CAS is a massive pain in the ass for complex changes. Lenses are a way to point to part of the object which can in theory make it less painful as you can redo a change without redoing the work to setup the change necessarily. Growing just refers to growing a codebase using them by adding them is all.

I am not against FP I think the point of "it is good if you can fix performance" is very accurate. I just think it is also important to acknowledge that the paradigm can be more complex in situations where it is supposed to help leading to a mixed bag.

Similar to distributed databases. Your database can now be phenomenally powerful but you can't do a stored proc anymore without losing that power.

It can be a very effective and totally worth it but it isn't a pure win necessarily.


> CAS is a massive pain in the ass for complex changes.

Why is that?


What are you CASing? If the object is too large you will have contention to the point that you might as well be single threaded. If the object is too small you now have to CAS multiple things which is far from trivial.

CAS is a primitive, it isn't complex itself but it can be complex to work with once you are talking non trivial work. Just like locks. A global lock is dumb simple but a real locking system can be as complex as you will let it.


> If the object is too large you will have contention to the point that you might as well be single threaded. If the object is too small you now have to CAS multiple things which is far from trivial.

Right but both of those things are true for locks too right? CAS seems no harder than locks.


Retry logic is hidden for locks while in your face for CAS.

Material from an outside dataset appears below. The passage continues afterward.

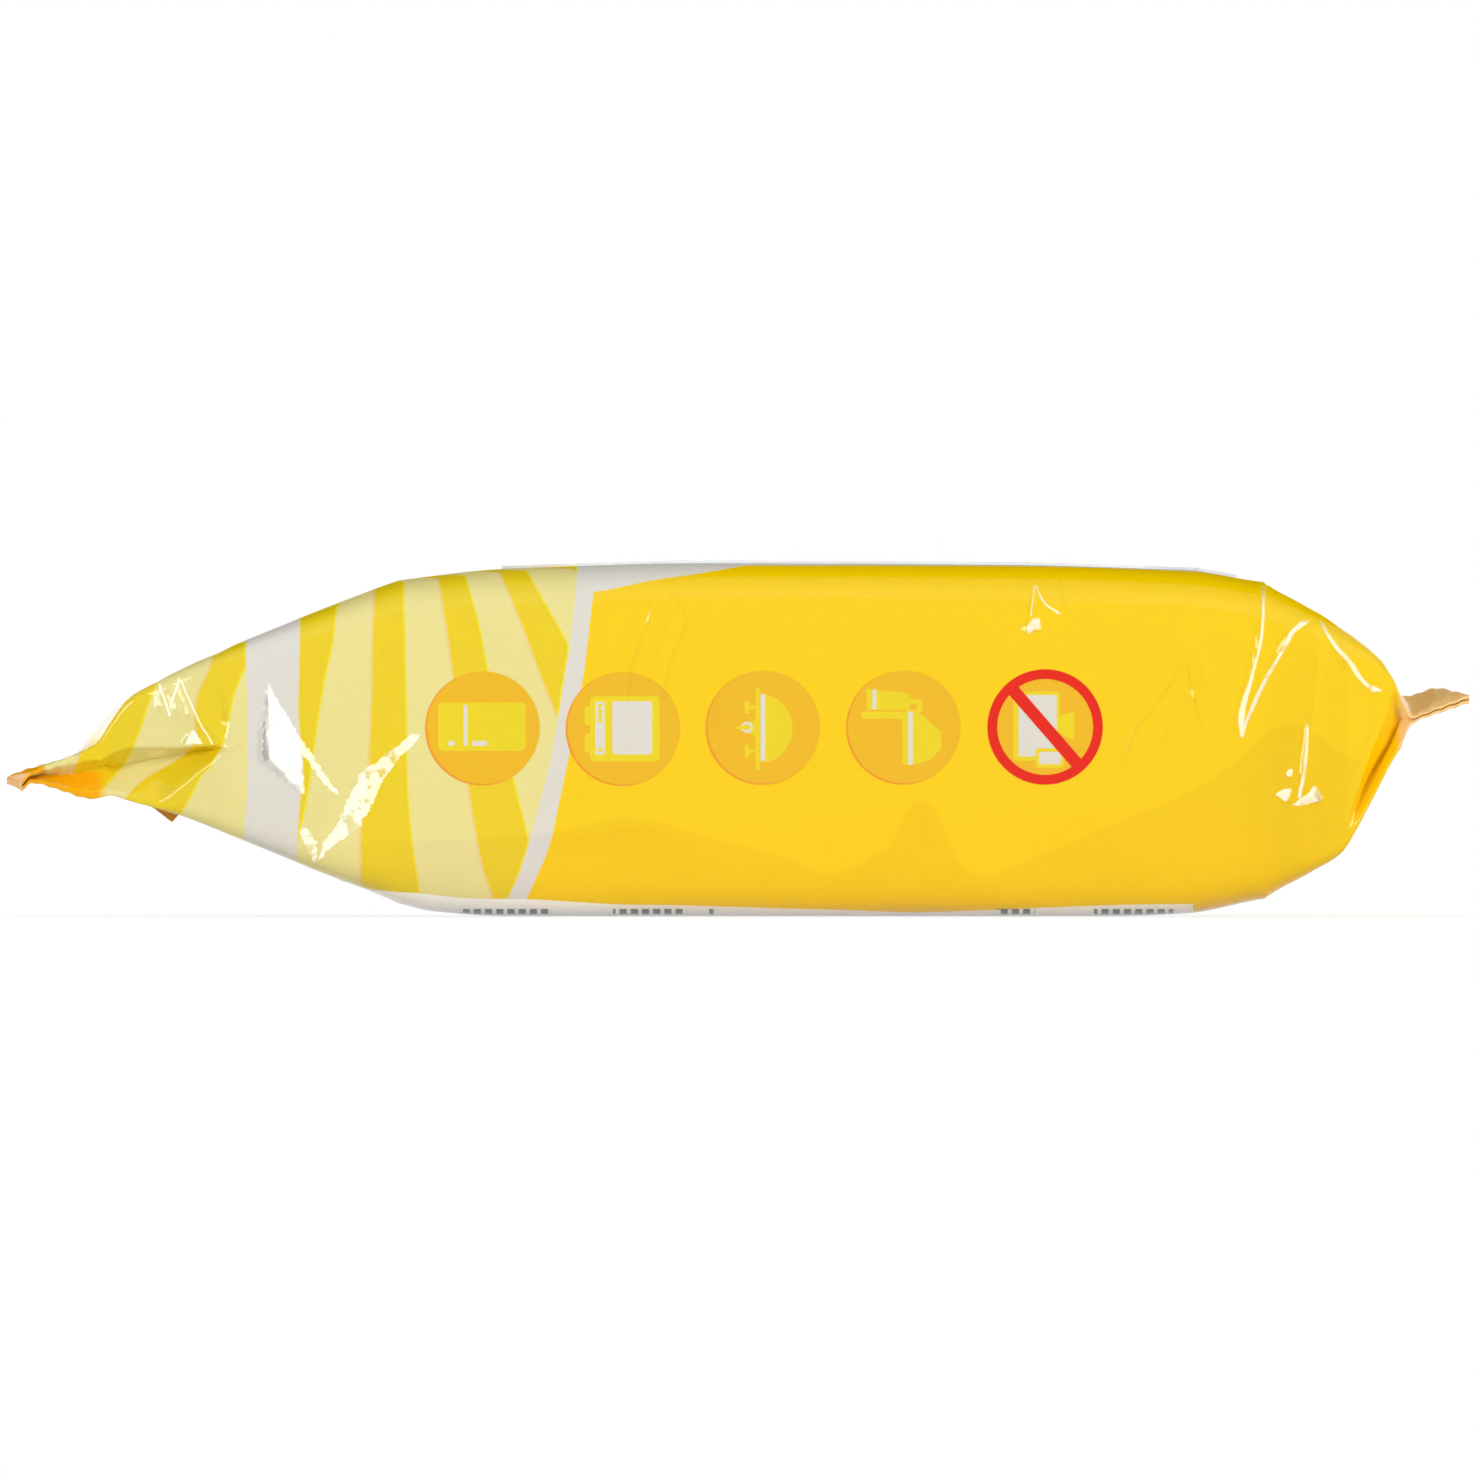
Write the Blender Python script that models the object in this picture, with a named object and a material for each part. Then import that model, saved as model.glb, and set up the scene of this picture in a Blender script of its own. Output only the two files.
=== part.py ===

Additionally while multiple locks is annoying it is way easier than multiple CAS. "Have a global order for locks" is the hard but solvable problem for multiple locks. For CAS if you need to CAS two dependent things you... I don't know it depends.


> Retry logic is hidden for locks while in your face for CAS.

It's hidden in both cases (usually CAS instructions are hidden behind an `update` interface as in Java's Atomic* family rather than directly used in the same way that generally a lock is an interface for a TAS instruction/spin lock + upgrading to wait queue).

> For CAS if you need to CAS two dependent things you... I don't know it depends.

You use nested atomic references. Just like locks it's not a great way of doing things, and an analogous problem to ordering locks rears its head (by virtue of nesting you cannot mess up ordering in the strict sense, but you can accidentally "cross the boundaries" of two atomics in an update that goes against the nesting order), but it's doable in the same way as locks.

The usual CAS-like but better approach is STM (which is where immutability really shines).

I'm still not seeing how CAS is any harder than locks.


IMO the hard part of immutable structures is mutation (solved by https://lib.rs/crates/im), the hard part of diffing is writing one "command" subclass per type of operation (which can be more or less manageable), and the hard part of mutexes is remembering to lock the mutex or rwlock in every single access (Rust fixes this), avoiding priority inversions (Rust doesn't help), and avoiding deadlocks (Rust doesn't help).